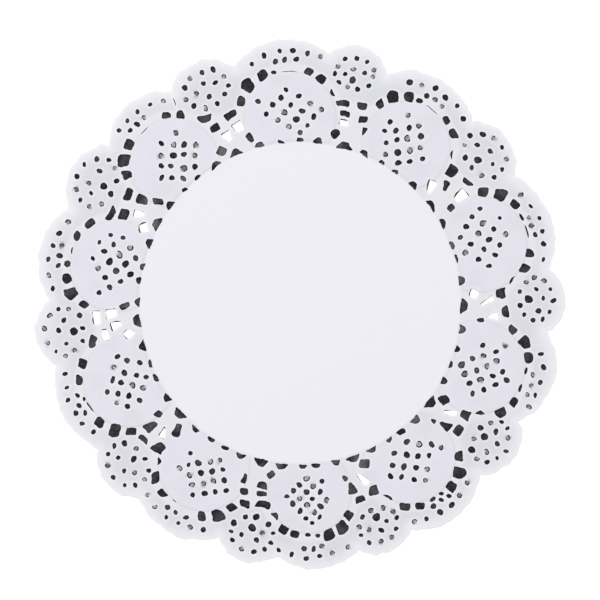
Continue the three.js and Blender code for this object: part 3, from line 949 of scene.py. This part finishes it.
class DoilySheetSettings(bpy.types.PropertyGroup):
    """Sizes and colours of the paper sheet."""

    thickness: length_setting("Paper thickness", "Thickness of the paper", 0.0002)
    lift: length_setting("Lift", "Height of the stamped paper's lowest ground", 0.00085)
    face_rise: length_setting("Face rise", "How far medallions and middle stand up", 0.00025)
    bead_rise: length_setting("Bead rise", "Height of the raised line round a medallion", 0.00007)
    petal_rise: length_setting("Petal rise", "How far a petal swells", 0.0002)
    cut_dip: length_setting("Cut dip", "How far the paper rolls down at a cut edge", 0.00012)
    edge_dip: length_setting("Edge dip", "How far the paper sinks towards its edge", 0.0003)
    chad_drop: length_setting("Chad drop", "How far a hanging chad bends down", 0.0003)
    wave_rise: length_setting("Wave height", "How far the lace band waves up and down", 0.0004)
    wave_length: length_setting("Wave length", "Size of the lace band's waves", 0.042)
    picot_pitch: length_setting("Picot pitch", "Spacing of the small bumps of the edge", 0.0062)
    picot_depth: length_setting("Picot depth", "Depth of the small bumps of the edge", 0.0007)
    corner_rounds: bpy.props.IntProperty(
        name="Corner rounds",
        description="How often edge and gaps are smoothed before the rim gaps are drawn",
        default=1,
        min=0,
    )
    ragged: length_setting("Raggedness", "How far a cut edge strays", 0.00032)
    warp: length_setting("Warp", "How far edge and openings are pushed out of shape", 0.001)
    dot_radius: length_setting("Dot radius", "Radius of a medallion's dots", 0.00164)
    heart_dot_radius: length_setting("Heart dot radius", "Radius of a petal's large dot", 0.002)
    small_dot_radius: length_setting("Small dot radius", "Radius of the edge's dots", 0.00131)
    lace_mesh: length_setting("Lace mesh", "Longest mesh edge in the lace band", 0.0026)
    rim_mesh: length_setting("Rim mesh", "Longest mesh edge at the medallions' edges", 0.0012)
    middle_mesh: length_setting("Middle mesh", "Longest mesh edge in the plain middle", 0.005)
    plain: colour_setting("Plain", "Colour of the plain middle", (0.80, 0.78, 0.845))
    face: colour_setting("Face", "Colour of the medallions' faces", (0.722, 0.706, 0.78))
    # Painted shade: darker colour for the shade of the dotted fields' stamped dimples.
    ground: colour_setting("Ground", "Colour of the openwork's paper", (0.735, 0.727, 0.77))
    field: colour_setting("Field", "Colour of the edge's dotted fields", (0.655, 0.658, 0.718))
    # Painted highlight along the cut edges, and paper paler towards the outer edge.
    pale_rim_and_cut_highlight: colour_setting("Pressed edge", "Colour of the pressed rims", (0.80, 0.793, 0.83))
    # Painted shade: the dark line just outside each medallion's face.
    crease_shade: colour_setting("Crease", "Colour in the crease round a medallion", (0.55, 0.545, 0.59))
    # Painted shade: the chads are paper, coloured dark grey for the shade that they hang in.
    chad: colour_setting("Chad", "Colour of the chads that hang in the holes", (0.12, 0.12, 0.13))


class DoilyStageSettings(bpy.types.PropertyGroup):
    """The floor, the dark card under the lace, the light and the camera."""

    floor: colour_setting("Floor", "Colour of the floor", (0.96, 0.96, 0.96))
    card: colour_setting("Card", "Colour of the dark card under the lace", (0.021, 0.019, 0.027))
    # The card is paler in clouds and streaks, most of all near the middle.
    lighter: colour_setting("Worn card", "Colour of the card where it is worn", (0.15, 0.15, 0.16))
    floor_glow: bpy.props.FloatProperty(
        name="Floor glow", description="Softens the shade by the sheet's edge", default=0.06
    )
    patch_glow: bpy.props.FloatProperty(
        name="Patch glow", description="Makes up for the shade that the lace casts", default=0.15
    )
    card_inset: length_setting("Card inset", "How far the card stays inside the edge", 0.0013)
    floor_drop: length_setting("Floor drop", "How far the floor lies below the sheet", 0.00006)
    card_drop: length_setting("Card drop", "How far the card lies below the sheet", 0.00003)
    camera_height: length_setting("Camera height", "Height of the camera above the sheet", 0.8417)
    lens: bpy.props.FloatProperty(
        name="Lens", description="Focal length in mm", default=100.0, unit="CAMERA"
    )
    sky: bpy.props.FloatProperty(
        name="Sky", description="Strength of the even light", default=0.65
    )
    key_power: bpy.props.FloatProperty(
        name="Key light", description="Power in watts", default=14.9, unit="POWER"
    )
    fill_power: bpy.props.FloatProperty(
        name="Fill light", description="Power in watts", default=5.9, unit="POWER"
    )


def fill_outline(bm):
    """Fills the outermost loop with triangles, leaving the loops inside it open."""
    edges = bm.edges[:]
    bmesh.ops.triangle_fill(bm, use_beauty=True, use_dissolve=False, edges=edges, normal=UP)


def flat_sheet(sheet):
    """The sheet before it is stamped: its edge and openings filled with even triangles.

    The edge and the gaps are smoothed before the rim gaps are drawn and again with them, so
    the rim gaps keep sharper corners. The slits are drawn last and aren't smoothed.
    """
    sizes = Sizes(sheet.dot_radius / MM, sheet.heart_dot_radius / MM, sheet.small_dot_radius / MM)
    gaps, rims, cuts, dots = lace_openings(sizes)
    bm = bmesh.new()
    draw_edge(bm, EDGE_STEP, 0.0, sheet.picot_pitch / MM, sheet.picot_depth / MM)
    edge = near_points([v.co.copy() for v in bm.verts])
    draw_loops(bm, gaps, sheet.rim_mesh)
    smooth_loops(bm, sheet.corner_rounds)
    draw_loops(bm, rims, sheet.rim_mesh)
    smooth_loops(bm)
    draw_dots(bm, dots)
    push_all(bm, RAGGED_LENGTH, sheet.ragged)
    draw_loops(bm, cuts, sheet.rim_mesh)
    push_all(bm, WARP_LENGTH, sheet.warp)
    cut = near_points([v.co.copy() for v in bm.verts])
    fill_outline(bm)

    def longest(mesh_edge):
        middle = (mesh_edge.verts[0].co + mesh_edge.verts[1].co) / 2
        at = middle.xy / MM
        to_plain = MIDDLE_RADIUS - at.length
        if to_plain > MIDDLE_MESH_FROM:
            return sheet.middle_mesh
        to_line = abs(to_plain)
        if to_plain < 0.0:
            to_line = min(to_line, abs(inside_medallion(at)))
        return sheet.rim_mesh + eased(to_line, *FINE_MESH) * (sheet.lace_mesh - sheet.rim_mesh)

    bmesh.ops.delete(bm, geom=[v for v in bm.verts if not v.link_faces], context="VERTS")
    even_out(bm, longest)
    return bm, edge, cut, dots


class DOILY_OT_make_sheet(bpy.types.Operator):
    """Makes the stamped and punched paper sheet"""

    bl_idname = "doily.make_sheet"
    bl_label = "Make the paper sheet"

    def execute(self, context):
        sheet = context.scene.doily_sheet
        bm, edge, cut, dots = flat_sheet(sheet)
        area = sum(face.calc_area() for face in bm.faces)
        torn = [spot for spot in dots if is_torn(spot)]
        middles = [in_metres(spot.middle) for spot in torn]
        pushed = [middle + push(middle, WARP_LENGTH) * sheet.warp for middle in middles]
        chads = near_points(pushed)
        layers = {
            name: bm.verts.layers.float.new(name)
            for name in ("to_face", "to_plain", "to_edge", "to_cut", "chad")
        }
        for vert in bm.verts:
            place = describe_place(vert, edge, cut, chads, torn)
            for name, layer in layers.items():
                vert[layer] = getattr(place, name)
            vert.co.z = sheet.lift + stamp_height(place, sheet)
        bmesh.ops.recalc_face_normals(bm, faces=bm.faces[:])
        if sum(face.normal.z for face in bm.faces) < 0:
            bmesh.ops.reverse_faces(bm, faces=bm.faces[:])
        for face in bm.faces:
            face.smooth = True
        for side in bm.edges:
            side.smooth = not side.is_boundary
        paper = shown(bm, "doily_paper", paper_finish(sheet))
        thick = paper.modifiers.new("paper_thickness", "SOLIDIFY")
        thick.thickness = sheet.thickness
        thick.offset = -1.0
        thick.use_even_offset = False
        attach(paper, "root")
        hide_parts("doily_sheet")
        return {"FINISHED"}


class DOILY_OT_make_stage(bpy.types.Operator):
    """Makes the floor, the dark card under the lace, the lights and the camera"""

    bl_idname = "doily.make_stage"
    bl_label = "Make the stage"

    def execute(self, context):
        stage = context.scene.doily_stage
        bm = bmesh.new()
        bmesh.ops.create_circle(bm, cap_ends=True, radius=FLOOR_RADIUS, segments=FLOOR_SIDES)
        bmesh.ops.translate(bm, verts=bm.verts[:], vec=(0.0, 0.0, -stage.floor_drop))
        floor = shown(bm, "floor", pale_finish("pale_floor", stage.floor, stage.floor_glow))
        card = self.add_card(stage)
        patches = self.add_patches(stage)
        self.add_lights(context, stage)
        self.add_camera(context, stage)
        return {"FINISHED"}

    def add_card(self, stage):
        """The dark card, lobed as the sheet is and hidden by it."""
        bm = bmesh.new()
        draw_edge(bm, CARD_STEP, stage.card_inset / MM)
        fill_outline(bm)
        bmesh.ops.translate(bm, verts=bm.verts[:], vec=(0.0, 0.0, -stage.card_drop))
        return shown(bm, "dark_card", card_finish(stage))

    def add_patches(self, stage):
        """Pale patches on the card, under the cells of the openwork that look bright."""
        outlines = []
        for repeat in repeats():
            cells = list(openwork_gaps(repeat))
            outlines += [cells[index] for index in PALE_CELLS.get(repeat.number, ())]
        bm = bmesh.new()
        for corners in outlines:
            bm.faces.new([bm.verts.new(in_metres(corner + PATCH_OFF)) for corner in corners])
        bmesh.ops.recalc_face_normals(bm, faces=bm.faces[:])
        bmesh.ops.translate(bm, verts=bm.verts[:], vec=(0.0, 0.0, -stage.card_drop / 2))
        return shown(bm, "pale_patches", pale_finish("pale_patch", stage.floor, stage.patch_glow))

    def add_lights(self, context, stage):
        """Even white light from all round, and two large soft lights above the sheet."""
        world = bpy.data.worlds.new("studio")
        world.use_nodes = True
        sky = world.node_tree.nodes["Background"].inputs
        sky["Color"].default_value = (1.0, 1.0, 1.0, 1.0)
        sky["Strength"].default_value = stage.sky
        context.scene.world = world
        for name, place, size, power in (
            ("key_light", KEY_AT, KEY_SIZE, stage.key_power),
            ("fill_light", FILL_AT, FILL_SIZE, stage.fill_power),
        ):
            light = bpy.data.lights.new(name, "AREA")
            light.shape = "DISK"
            light.size = size
            light.energy = power
            lamp = bpy.data.objects.new(name, light)
            lamp.location = place
            lamp.rotation_euler = Vector(place).to_track_quat("Z", "Y").to_euler()
            context.scene.collection.objects.link(lamp)

    def add_camera(self, context, stage):
        """The camera looks straight down, as in the photograph."""
        camera = bpy.data.objects.new("camera", bpy.data.cameras.new("camera"))
        camera.data.lens = stage.lens
        camera.data.clip_start = 0.01
        camera.location = (*CAMERA_OFF, stage.camera_height)
        context.scene.collection.objects.link(camera)
        context.scene.camera = camera
        context.scene.view_settings.view_transform = "Standard"


class DOILY_PT_panel(bpy.types.Panel):
    """Lists the doily's operators and settings"""

    bl_idname = "DOILY_PT_panel"
    bl_label = "Paper doily"
    bl_space_type = "VIEW_3D"
    bl_region_type = "UI"
    bl_category = "Doily"

    def draw(self, context):
        for settings, operator in (
            (context.scene.doily_sheet, DOILY_OT_make_sheet),
            (context.scene.doily_stage, DOILY_OT_make_stage),
        ):
            self.layout.operator(operator.bl_idname)
            for name in settings.bl_rna.properties.keys():
                if name not in ("rna_type", "name"):
                    self.layout.prop(settings, name)


CLASSES = (
    DoilySheetSettings,
    DoilyStageSettings,
    DOILY_OT_make_sheet,
    DOILY_OT_make_stage,
    DOILY_PT_panel,
)


def register():
    """Registers the classes and hangs the settings on the scene."""
    for kind in CLASSES:
        bpy.utils.register_class(kind)
    bpy.types.Scene.doily_sheet = bpy.props.PointerProperty(type=DoilySheetSettings)
    bpy.types.Scene.doily_stage = bpy.props.PointerProperty(type=DoilyStageSettings)


def unregister():
    """Takes back what register did."""
    del bpy.types.Scene.doily_stage
    del bpy.types.Scene.doily_sheet
    for kind in reversed(CLASSES):
        bpy.utils.unregister_class(kind)


def main():
    """Makes the doily and its stage."""
    register()
    bpy.ops.doily.make_sheet()
    bpy.ops.doily.make_stage()


if __name__ == "__main__":
    main()
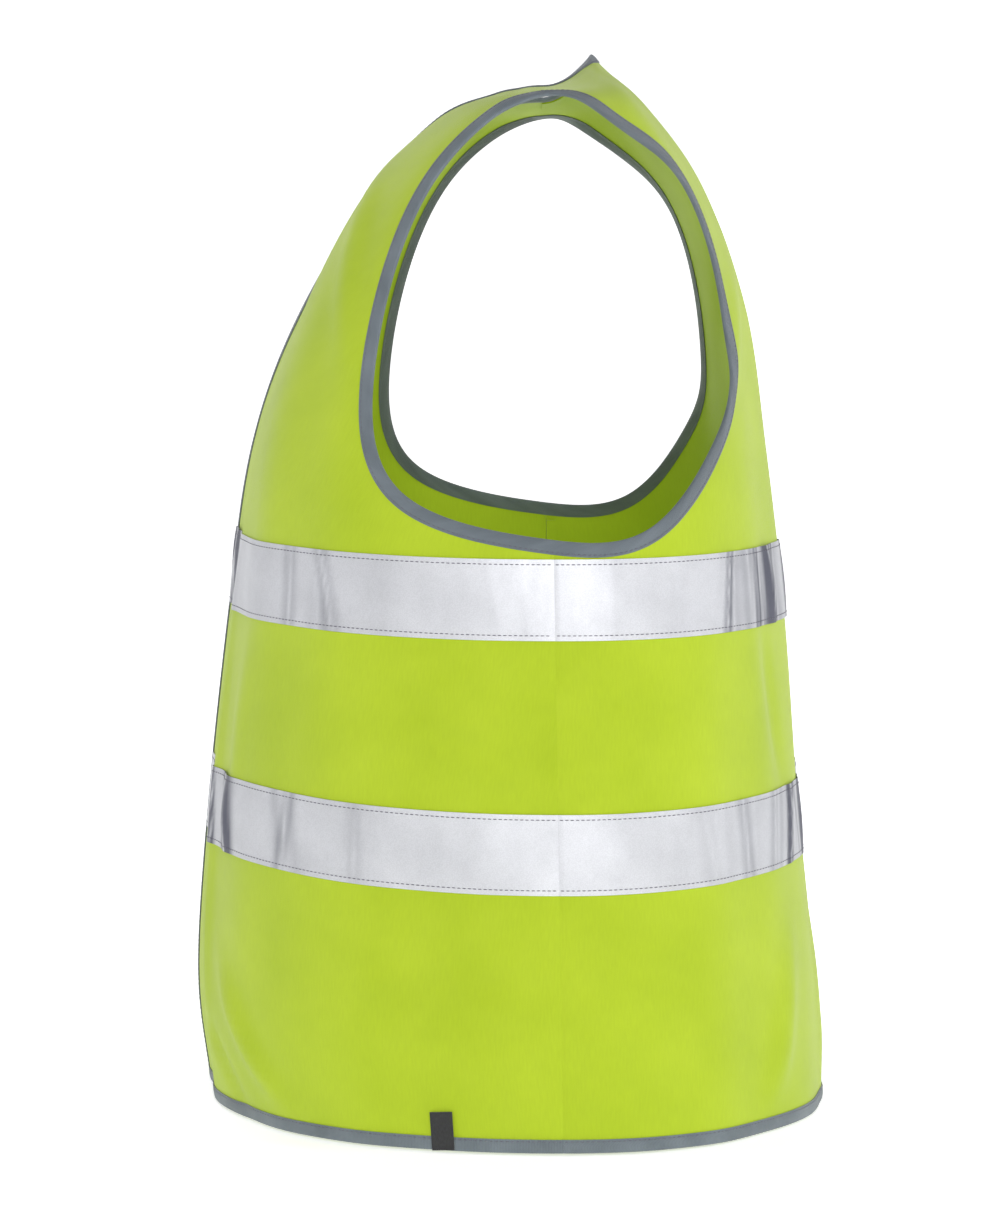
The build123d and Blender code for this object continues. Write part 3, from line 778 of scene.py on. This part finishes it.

§

Search the preceding listing for "This" and extract every line where it is found.

# RESPONSE BELOW:
Continue the three.js and Blender code for this object: part 3, from line 949 of scene.py. This part finishes it.
The build123d and Blender code for this object continues. Write part 3, from line 778 of scene.py on. This part finishes it.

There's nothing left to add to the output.